Sales of technology products were particularly strong, driven by improved availability and promotional activity in the run up to the Football World Cup. Household categories performed well as customers bought energy saving items such as air fryers and heated laundry airers and Habitat branded products outperformed in home and furniture.
The seller also benefitted from starting its Black Friday awareness campaign earlier this year and delivered sales ahead of last year, with more than 120m visits to the Argos website over the campaign period16 and 15,000 orders processed per hour on Black Friday itself.
Cold weather towards the end of the quarter also drove an uplift in sales for Tu Clothing, with knitwear and Christmas pyjamas particularly popular with customer.
Commenting on the results, Josh Warner, analyst at City Index says: “The company continues to raise prices as slow as possible to help customers weather the cost-of-living crisis with its £550m investment in keeping them low through to the end of March 2023, and said it has extended its Aldi Price Match and expanded the number of goods covered by the scheme in January after conceding that money will be exceptionally tight for consumers this year.
“Meanwhile, Argos delivered a strong performance as Black Friday attracted shoppers looking for a bargain, the World Cup boosted sales of tech, and Christmas drew in shoppers looking for gifts – but sales remained below what we saw three years ago.”

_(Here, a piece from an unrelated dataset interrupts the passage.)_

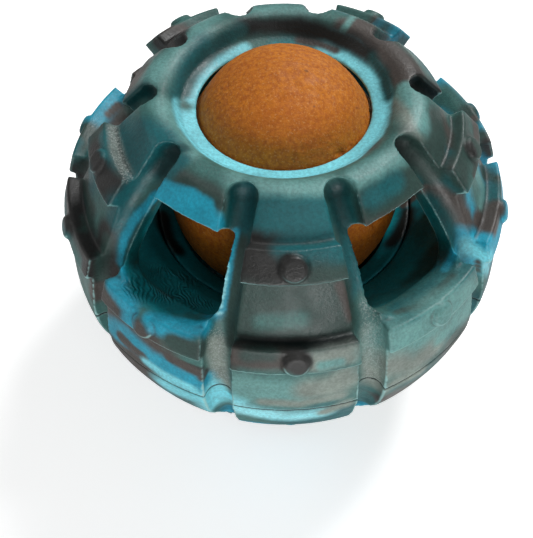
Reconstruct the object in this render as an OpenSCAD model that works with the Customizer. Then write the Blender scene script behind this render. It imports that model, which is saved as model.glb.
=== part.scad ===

Attention now turns to its larger rival Tesco, which is due to report its own sales figures tomorrow. Analysts believe retail like-for-like sales will come in at 4.1% in the third quarter, led by an 8.3% rise in sales from wholesaler Booker, a 4.2% rise from its UK and Republic of Ireland operations and a milder 3% uptick in Central Europe. Its outlook will also be under the radar, with Tesco aiming to deliver a retail adjusted operating profit of £2.4bn to £2.5bn over the full year and retail free cashflow of at least £1.8bn.